------ Information supplied ------

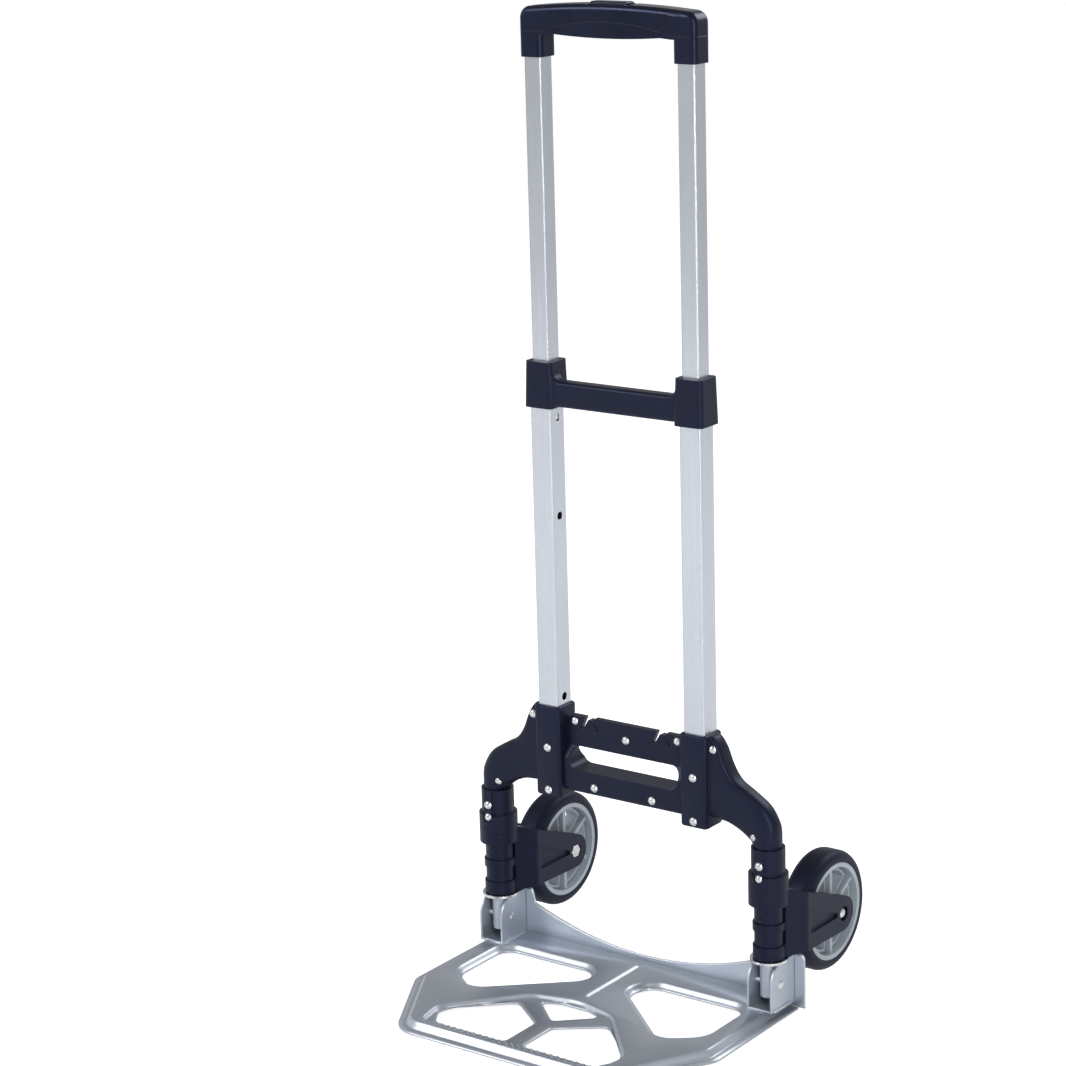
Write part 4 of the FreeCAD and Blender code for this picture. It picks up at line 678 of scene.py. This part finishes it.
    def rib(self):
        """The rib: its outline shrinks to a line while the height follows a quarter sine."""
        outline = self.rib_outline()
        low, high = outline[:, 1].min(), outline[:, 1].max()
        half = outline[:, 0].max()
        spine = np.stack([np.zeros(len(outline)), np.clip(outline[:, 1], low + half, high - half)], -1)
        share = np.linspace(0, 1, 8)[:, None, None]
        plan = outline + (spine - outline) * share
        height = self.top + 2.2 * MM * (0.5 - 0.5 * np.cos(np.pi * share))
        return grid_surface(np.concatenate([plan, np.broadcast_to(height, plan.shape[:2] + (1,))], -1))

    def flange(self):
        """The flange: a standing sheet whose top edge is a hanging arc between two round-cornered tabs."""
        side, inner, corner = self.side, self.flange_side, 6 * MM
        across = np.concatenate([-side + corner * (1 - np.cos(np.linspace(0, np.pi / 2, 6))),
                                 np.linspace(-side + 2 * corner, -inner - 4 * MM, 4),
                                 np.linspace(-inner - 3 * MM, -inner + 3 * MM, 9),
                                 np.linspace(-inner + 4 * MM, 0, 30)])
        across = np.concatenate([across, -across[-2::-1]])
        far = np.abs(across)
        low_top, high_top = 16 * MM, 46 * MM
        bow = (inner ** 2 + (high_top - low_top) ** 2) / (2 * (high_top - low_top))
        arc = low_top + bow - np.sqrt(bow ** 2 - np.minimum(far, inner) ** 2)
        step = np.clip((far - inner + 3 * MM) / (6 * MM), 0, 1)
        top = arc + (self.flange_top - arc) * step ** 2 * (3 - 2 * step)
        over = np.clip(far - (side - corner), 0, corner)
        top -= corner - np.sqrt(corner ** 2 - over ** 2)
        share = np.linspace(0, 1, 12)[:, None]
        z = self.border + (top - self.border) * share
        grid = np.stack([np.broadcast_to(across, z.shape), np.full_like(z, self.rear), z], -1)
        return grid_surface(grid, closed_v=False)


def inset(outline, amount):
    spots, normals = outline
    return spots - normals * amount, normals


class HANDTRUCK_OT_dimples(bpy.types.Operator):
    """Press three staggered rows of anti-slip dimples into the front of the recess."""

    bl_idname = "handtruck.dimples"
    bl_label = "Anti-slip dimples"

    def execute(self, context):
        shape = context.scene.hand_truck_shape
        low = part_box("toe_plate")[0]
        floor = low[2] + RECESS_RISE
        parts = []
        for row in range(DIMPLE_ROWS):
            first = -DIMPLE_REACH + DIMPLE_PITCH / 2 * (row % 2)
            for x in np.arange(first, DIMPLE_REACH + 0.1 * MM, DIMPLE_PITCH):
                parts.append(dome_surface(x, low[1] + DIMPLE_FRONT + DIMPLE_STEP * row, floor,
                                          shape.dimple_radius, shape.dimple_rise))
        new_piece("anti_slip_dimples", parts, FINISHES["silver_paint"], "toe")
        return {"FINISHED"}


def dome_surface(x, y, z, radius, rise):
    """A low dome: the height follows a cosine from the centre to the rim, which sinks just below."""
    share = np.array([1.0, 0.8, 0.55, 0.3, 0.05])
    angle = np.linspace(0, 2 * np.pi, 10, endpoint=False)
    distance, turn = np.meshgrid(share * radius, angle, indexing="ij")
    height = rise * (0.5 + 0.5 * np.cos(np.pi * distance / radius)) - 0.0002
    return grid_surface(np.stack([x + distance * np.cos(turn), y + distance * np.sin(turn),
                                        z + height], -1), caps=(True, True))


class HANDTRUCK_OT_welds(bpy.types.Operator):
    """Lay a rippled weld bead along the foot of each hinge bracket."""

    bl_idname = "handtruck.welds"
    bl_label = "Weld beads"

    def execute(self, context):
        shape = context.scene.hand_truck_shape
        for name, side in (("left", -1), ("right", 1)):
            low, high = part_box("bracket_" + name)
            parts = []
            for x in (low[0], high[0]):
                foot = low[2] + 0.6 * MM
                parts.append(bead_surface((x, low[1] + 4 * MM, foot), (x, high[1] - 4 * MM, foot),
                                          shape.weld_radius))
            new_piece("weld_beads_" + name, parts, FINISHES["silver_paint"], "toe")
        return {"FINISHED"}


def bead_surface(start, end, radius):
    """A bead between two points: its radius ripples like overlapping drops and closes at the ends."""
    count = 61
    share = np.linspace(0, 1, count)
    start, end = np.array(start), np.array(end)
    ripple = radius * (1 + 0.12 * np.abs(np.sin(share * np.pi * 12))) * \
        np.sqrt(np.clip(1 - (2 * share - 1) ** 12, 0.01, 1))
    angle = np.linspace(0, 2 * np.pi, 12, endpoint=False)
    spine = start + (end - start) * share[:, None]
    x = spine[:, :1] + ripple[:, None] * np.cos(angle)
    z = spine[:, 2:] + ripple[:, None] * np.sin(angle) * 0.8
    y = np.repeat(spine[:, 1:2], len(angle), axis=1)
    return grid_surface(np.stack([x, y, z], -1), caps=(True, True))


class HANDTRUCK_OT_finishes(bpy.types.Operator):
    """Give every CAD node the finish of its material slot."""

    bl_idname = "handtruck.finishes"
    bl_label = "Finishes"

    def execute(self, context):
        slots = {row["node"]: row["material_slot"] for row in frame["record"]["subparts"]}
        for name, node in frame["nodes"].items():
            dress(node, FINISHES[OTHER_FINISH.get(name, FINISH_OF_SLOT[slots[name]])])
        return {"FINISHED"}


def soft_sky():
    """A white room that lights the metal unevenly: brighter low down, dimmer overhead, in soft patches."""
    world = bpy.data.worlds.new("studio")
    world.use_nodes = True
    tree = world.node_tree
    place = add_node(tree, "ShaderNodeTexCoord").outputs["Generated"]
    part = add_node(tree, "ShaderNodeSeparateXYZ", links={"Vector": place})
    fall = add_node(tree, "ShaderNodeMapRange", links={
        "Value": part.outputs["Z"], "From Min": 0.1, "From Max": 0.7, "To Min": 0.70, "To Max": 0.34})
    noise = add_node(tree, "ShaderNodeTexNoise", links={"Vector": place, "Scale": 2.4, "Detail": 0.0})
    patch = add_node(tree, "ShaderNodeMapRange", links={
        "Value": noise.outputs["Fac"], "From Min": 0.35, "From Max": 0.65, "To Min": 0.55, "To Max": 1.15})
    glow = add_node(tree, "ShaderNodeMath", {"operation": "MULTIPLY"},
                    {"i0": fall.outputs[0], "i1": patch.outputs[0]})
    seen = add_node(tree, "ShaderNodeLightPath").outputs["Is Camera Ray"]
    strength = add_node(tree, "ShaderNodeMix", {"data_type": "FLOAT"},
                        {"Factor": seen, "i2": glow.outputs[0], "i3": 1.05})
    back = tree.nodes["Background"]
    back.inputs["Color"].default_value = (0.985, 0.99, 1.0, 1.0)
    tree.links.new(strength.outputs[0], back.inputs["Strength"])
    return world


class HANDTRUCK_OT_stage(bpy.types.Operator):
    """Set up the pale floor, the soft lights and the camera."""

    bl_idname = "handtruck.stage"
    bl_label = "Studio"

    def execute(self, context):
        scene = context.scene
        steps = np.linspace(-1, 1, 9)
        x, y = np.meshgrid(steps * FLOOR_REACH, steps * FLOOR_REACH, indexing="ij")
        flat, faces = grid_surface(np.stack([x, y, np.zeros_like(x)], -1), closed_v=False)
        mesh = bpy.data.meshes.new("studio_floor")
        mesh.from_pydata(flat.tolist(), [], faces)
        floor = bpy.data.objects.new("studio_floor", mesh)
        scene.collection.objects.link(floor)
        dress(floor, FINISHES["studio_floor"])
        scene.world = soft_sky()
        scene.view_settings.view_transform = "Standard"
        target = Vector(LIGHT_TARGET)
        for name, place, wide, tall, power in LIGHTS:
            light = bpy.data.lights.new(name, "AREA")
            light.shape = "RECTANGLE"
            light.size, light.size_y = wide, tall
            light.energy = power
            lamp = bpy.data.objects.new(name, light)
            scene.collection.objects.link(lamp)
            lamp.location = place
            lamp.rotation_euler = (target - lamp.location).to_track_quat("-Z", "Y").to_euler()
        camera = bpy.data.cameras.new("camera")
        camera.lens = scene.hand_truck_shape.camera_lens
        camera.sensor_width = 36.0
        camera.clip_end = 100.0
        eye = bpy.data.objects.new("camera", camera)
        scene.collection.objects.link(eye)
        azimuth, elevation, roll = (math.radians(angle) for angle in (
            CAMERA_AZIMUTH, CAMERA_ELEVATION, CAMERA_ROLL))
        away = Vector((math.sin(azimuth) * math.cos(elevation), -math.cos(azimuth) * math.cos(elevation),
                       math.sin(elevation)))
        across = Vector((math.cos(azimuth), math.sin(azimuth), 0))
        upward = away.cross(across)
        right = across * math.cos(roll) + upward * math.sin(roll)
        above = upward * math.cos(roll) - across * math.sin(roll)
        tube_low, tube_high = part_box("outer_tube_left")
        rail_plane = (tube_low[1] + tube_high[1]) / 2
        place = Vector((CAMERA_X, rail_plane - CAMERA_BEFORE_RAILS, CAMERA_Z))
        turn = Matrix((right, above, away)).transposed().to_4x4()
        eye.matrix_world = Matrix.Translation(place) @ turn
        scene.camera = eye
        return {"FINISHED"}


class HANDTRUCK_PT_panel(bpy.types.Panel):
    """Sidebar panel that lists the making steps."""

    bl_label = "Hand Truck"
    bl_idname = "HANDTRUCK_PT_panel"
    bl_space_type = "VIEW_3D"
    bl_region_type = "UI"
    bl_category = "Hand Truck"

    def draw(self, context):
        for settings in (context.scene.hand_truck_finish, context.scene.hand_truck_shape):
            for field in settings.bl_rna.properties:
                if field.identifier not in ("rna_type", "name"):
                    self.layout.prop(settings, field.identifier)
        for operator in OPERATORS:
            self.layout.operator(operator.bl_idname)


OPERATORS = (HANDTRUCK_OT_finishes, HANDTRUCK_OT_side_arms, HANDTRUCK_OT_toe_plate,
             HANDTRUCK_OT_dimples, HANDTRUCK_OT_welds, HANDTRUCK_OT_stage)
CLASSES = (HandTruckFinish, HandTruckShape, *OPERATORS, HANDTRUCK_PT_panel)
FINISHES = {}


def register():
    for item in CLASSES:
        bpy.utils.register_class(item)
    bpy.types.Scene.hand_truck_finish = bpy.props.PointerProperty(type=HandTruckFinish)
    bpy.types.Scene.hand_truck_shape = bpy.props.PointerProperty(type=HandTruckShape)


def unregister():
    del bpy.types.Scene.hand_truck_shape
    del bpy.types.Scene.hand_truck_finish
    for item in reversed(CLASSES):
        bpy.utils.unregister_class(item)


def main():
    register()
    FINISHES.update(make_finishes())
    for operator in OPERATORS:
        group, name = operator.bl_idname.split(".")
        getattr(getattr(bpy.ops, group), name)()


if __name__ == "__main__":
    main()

------

Goal
Copy out the listing above, line by line and exactly, from its first line to the line holding "plan.shape[:2] + (1,))], -1))", inclusive.

Solution for this task
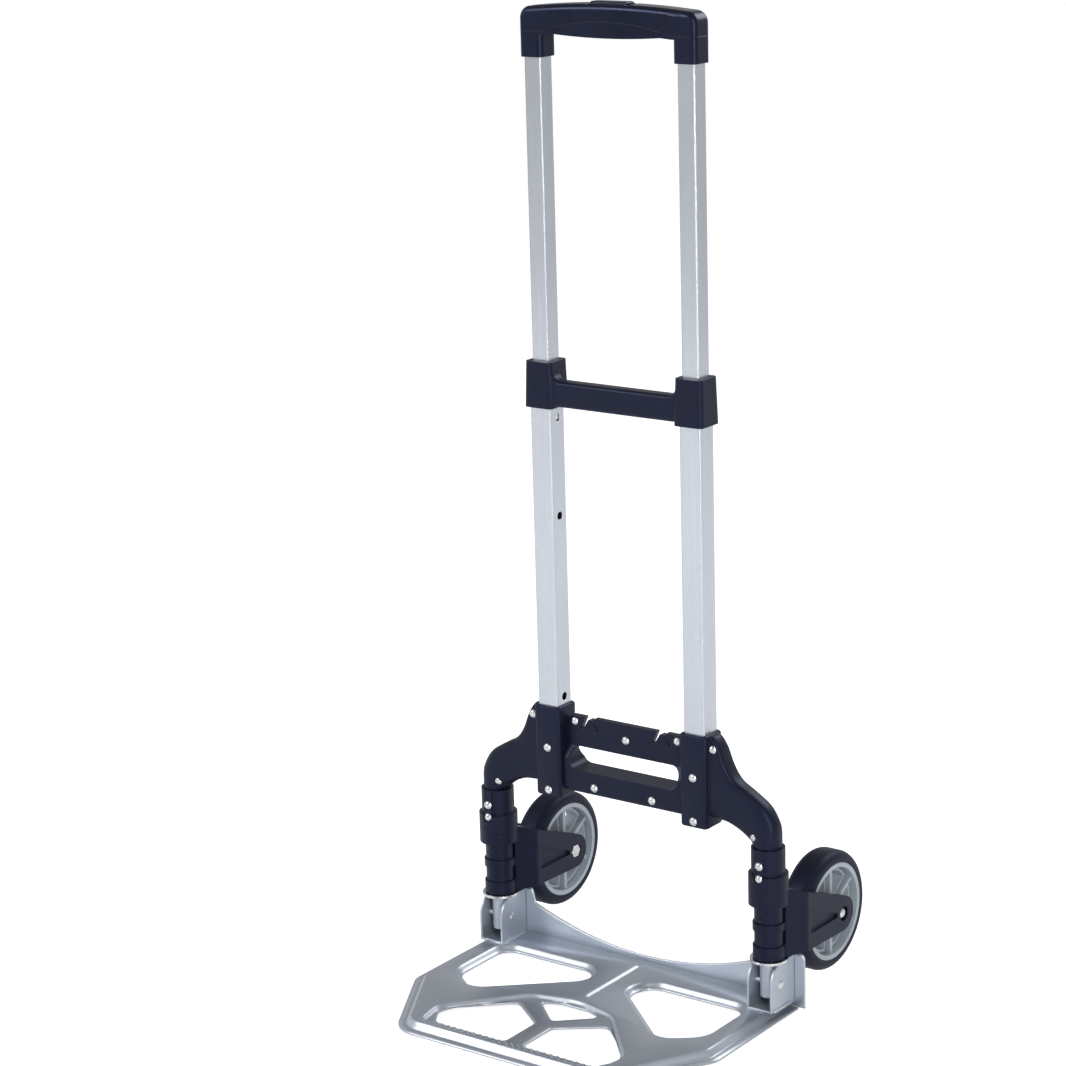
Write part 4 of the FreeCAD and Blender code for this picture. It picks up at line 678 of scene.py. This part finishes it.
    def rib(self):
        """The rib: its outline shrinks to a line while the height follows a quarter sine."""
        outline = self.rib_outline()
        low, high = outline[:, 1].min(), outline[:, 1].max()
        half = outline[:, 0].max()
        spine = np.stack([np.zeros(len(outline)), np.clip(outline[:, 1], low + half, high - half)], -1)
        share = np.linspace(0, 1, 8)[:, None, None]
        plan = outline + (spine - outline) * share
        height = self.top + 2.2 * MM * (0.5 - 0.5 * np.cos(np.pi * share))
        return grid_surface(np.concatenate([plan, np.broadcast_to(height, plan.shape[:2] + (1,))], -1))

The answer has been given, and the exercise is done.